The brands proved more durable than the company. Gap Inc. absorbed Janie and Jack, and The Children's Place revived Gymboree as a digital and shop-in-shop label, so the smocked dresses did not vanish so much as change landlords. The lasting mark is as a clean teaching case: not a chain that failed to make good clothes or that was simply outrun by Amazon, but a healthy retailer killed by a debt it never needed, in a downturn it might otherwise have survived.
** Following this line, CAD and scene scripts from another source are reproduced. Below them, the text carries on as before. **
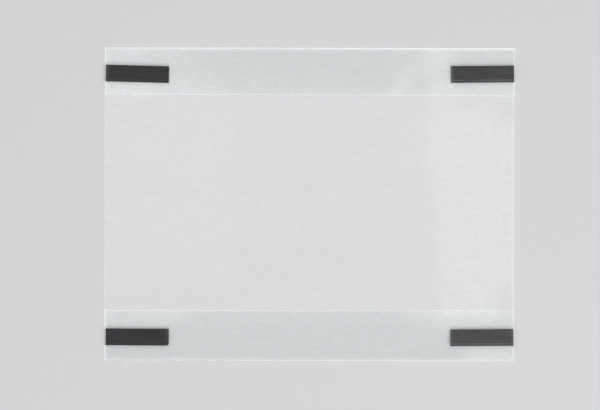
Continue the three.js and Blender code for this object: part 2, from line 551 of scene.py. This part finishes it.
def folding_tree():
    """Folds a flat sheet back along both long sides, springs its flaps up and seats them."""
    tree, given = new_tree(
        "fold the sheet",
        (
            "Panel half",
            "Fold radius",
            "Film thickness",
            "Flap rise",
            "Flap shift",
            "Seat height",
            "Wave height",
            "Wave length",
        ),
    )
    maths = "ShaderNodeMath"
    here = add_node(tree, "GeometryNodeInputPosition")
    flat = add_node(tree, "ShaderNodeSeparateXYZ", {0: here}).outputs
    side = add_node(tree, maths, {0: flat["Y"]}, operation="SIGN")
    out = add_node(tree, maths, {0: flat["Y"]}, operation="ABSOLUTE")

    # How much of the sheet's way out lies on the panel, round the fold and on the flap
    on_panel = add_node(tree, maths, {0: out, 1: given["Panel half"]}, operation="MINIMUM")
    beyond = add_node(tree, maths, {0: out, 1: on_panel}, operation="SUBTRACT")
    arc = add_node(tree, maths, {0: given["Fold radius"], 1: math.pi}, operation="MULTIPLY")
    in_fold = add_node(tree, maths, {0: beyond, 1: arc}, operation="MINIMUM")
    on_flap = add_node(tree, maths, {0: beyond, 1: in_fold}, operation="SUBTRACT")
    folded_share = add_node(tree, maths, {0: in_fold, 1: arc}, operation="DIVIDE")
    turn = add_node(tree, maths, {0: in_fold, 1: given["Fold radius"]}, operation="DIVIDE")

    # Across the folds
    sine = add_node(tree, maths, {0: turn}, operation="SINE")
    bulge = add_node(
        tree, maths, {0: sine, 1: given["Fold radius"], 2: on_panel}, operation="MULTIPLY_ADD"
    )
    reach = add_node(tree, maths, {0: bulge, 1: on_flap}, operation="SUBTRACT")
    y = add_node(tree, maths, {0: reach, 1: side}, operation="MULTIPLY")

    # Up
    cosine = add_node(tree, maths, {0: turn}, operation="COSINE")
    fall = add_node(tree, maths, {0: 1.0, 1: cosine}, operation="SUBTRACT")
    half_film = add_node(
        tree, maths, {0: given["Film thickness"], 1: 0.5}, operation="MULTIPLY"
    )
    rounded = add_node(
        tree, maths, {0: fall, 1: given["Fold radius"], 2: half_film}, operation="MULTIPLY_ADD"
    )
    sprung = add_node(
        tree, maths, {0: on_flap, 1: given["Flap rise"], 2: rounded}, operation="MULTIPLY_ADD"
    )
    per_wave = add_node(tree, maths, {0: 1.0, 1: given["Wave length"]}, operation="DIVIDE")
    wave = add_node(
        tree,
        "ShaderNodeTexNoise",
        {"Vector": here, "W": WAVE_SEED, "Scale": per_wave, "Detail": 1.0},
        noise_dimensions="4D",
    )
    waved = add_node(
        tree, maths, {0: wave, 1: given["Wave height"], 2: sprung}, operation="MULTIPLY_ADD"
    )
    seat = add_node(tree, "GeometryNodeInputNamedAttribute", {"Name": "seat"}, data_type="FLOAT")
    z = add_node(
        tree, "ShaderNodeMix", {0: seat, 2: waved, 3: given["Seat height"]}, data_type="FLOAT"
    )

    # Along the folds
    x = add_node(
        tree, maths, {0: folded_share, 1: given["Flap shift"], 2: flat["X"]}, operation="MULTIPLY_ADD"
    )
    place = add_node(tree, "ShaderNodeCombineXYZ", {"X": x, "Y": y, "Z": z})
    folded = add_node(
        tree, "GeometryNodeSetPosition", {"Geometry": given["Geometry"], "Position": place}
    )
    end_tree(tree, folded, given["Material"])
    return tree


def film_sleeve():
    sheet = flat_sheet()
    run_tree(
        sheet,
        folding_tree(),
        {
            "Panel half": PANEL_HALF * MM,
            "Fold radius": FOLD_RADIUS * MM,
            "Film thickness": FILM_THICKNESS * MM,
            "Flap rise": FLAP_RISE,
            "Flap shift": FLAP_SHIFT * MM,
            "Seat height": SEAT_HEIGHT * MM,
            "Wave height": WAVE_HEIGHT * MM,
            "Wave length": WAVE_LENGTH * MM,
            "Material": FILM,
        },
    )
    wall = sheet.modifiers.new("wall", "SOLIDIFY")
    wall.thickness = FILM_THICKNESS * MM
    wall.offset = 0.0
    wall.use_even_offset = True
    piece = plain_mesh(sheet, "clear_film_sleeve")
    piece.data.set_sharp_from_angle(angle=math.radians(SHARP_ANGLE))
    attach(piece, "root")
    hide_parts("film_sleeve")


# Magnet strips

STRIP_THICKNESS = STRIP_BOX["top_left"][1].z - STRIP_BOX["top_left"][0].z


def strip_section():
    """The strip's outline: across the strip, and up from its taped face."""
    half = STRIP_WIDTH / 2
    shoulder = half - STRIP_EDGE_RADIUS
    rise = STRIP_THICKNESS - STRIP_EDGE_RADIUS
    score = -half + SCORE_INSET
    quarter = [
        (
            STRIP_EDGE_RADIUS * math.cos(math.pi / 2 * i / EDGE_STEPS),
            STRIP_EDGE_RADIUS * math.sin(math.pi / 2 * i / EDGE_STEPS),
        )
        for i in range(EDGE_STEPS + 1)
    ]
    taped = [(y, 0.0) for y in between(-half, half, FACE_STEP)]
    upper_edge = [(shoulder + out, rise + up) for out, up in quarter]
    face = [
        (y, STRIP_THICKNESS) for y in reversed(between(score + SCORE_LIP, shoulder, FACE_STEP)[:-1])
    ]
    groove = [
        (score + SCORE_WIDTH / 2, STRIP_THICKNESS),
        (score, STRIP_THICKNESS - SCORE_DEPTH),
        (score - SCORE_WIDTH / 2, STRIP_THICKNESS),
        (score - SCORE_LIP, STRIP_THICKNESS),
    ]
    lower_edge = [(-shoulder - out, rise + up) for out, up in reversed(quarter)]
    return taped + upper_edge + face + groove + lower_edge


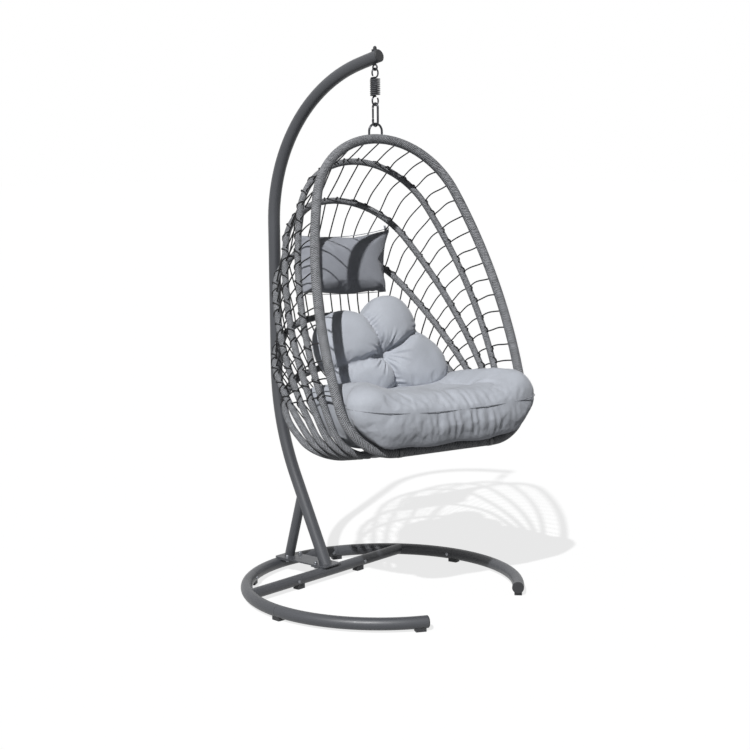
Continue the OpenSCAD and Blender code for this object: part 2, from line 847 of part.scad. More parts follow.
// The snap hook's bent wire, in the basket's Y-Z plane, open on the back side.
// Two ears with a slot between them hold the gate's pin.
module snap_hook() {
    turn = butt_turn(snap_r);
    color(zinc) turned() difference() {
        union() {
            translate([0, 0, snap_top_c]) rotate([90, 0, 90]) bend(snap_r, 0, 180 - turn) snap_face();
            translate([0, 0, snap_low_c]) rotate([90, 0, 90])
                bend(snap_r, 180 + turn, 360 - turn) snap_face();
            translate([0, -snap_r, snap_low_c]) {
                snap_butt();
                cylinder(d = snap_wire, h = snap_top_c - snap_low_c);
                translate([0, 0, snap_top_c - snap_low_c]) snap_butt();
            }
            translate([0, snap_r, snap_low_c]) {
                snap_butt();
                cylinder(d = snap_wire, h = ear_top - snap_low_c);
            }
        }
        translate([-slot_w / 2, snap_r - snap_wire, gate_pivot_z - 1.2 * tongue_r])
            cube([slot_w, 2 * snap_wire, 2 * snap_wire]);
        at_pin() translate([0, 0, -snap_wire]) cylinder(d = pin_d, h = 2 * snap_wire);
    }
}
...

Gymboree sits alongside the other LBO casualties in these files — the same structure, the same fixed interest against a falling market, the same ending in which the financiers are made whole and the floor staff are not.

Lessons

  1. Distinguish a business's health from its balance sheet: Gymboree's stores and brands were viable, and it still died — because the debt strapped on in a buyout, not the operations, was the fatal flaw.
  2. Treat fixed debt service as the enemy of resilience; the more a retailer borrows, the less able it is to wait out the ordinary downturns that un-leveraged competitors simply ride through.
  3. Defend the reason customers pay a premium, because discounters and online sellers will relentlessly make "good enough" cheaper — and a premium model loaded with debt has no room for that erosion.
  4. Do not mistake a debt-cutting reorganization for a turnaround; fixing the balance sheet without fixing the demand problem buys time, and time runs out.
  5. For lenders, PE owners, and the workers caught between them: a deal that lets acquirers buy the good brands while the stores liquidate is a "win" only for the parties holding the assets, never for the people holding the jobs.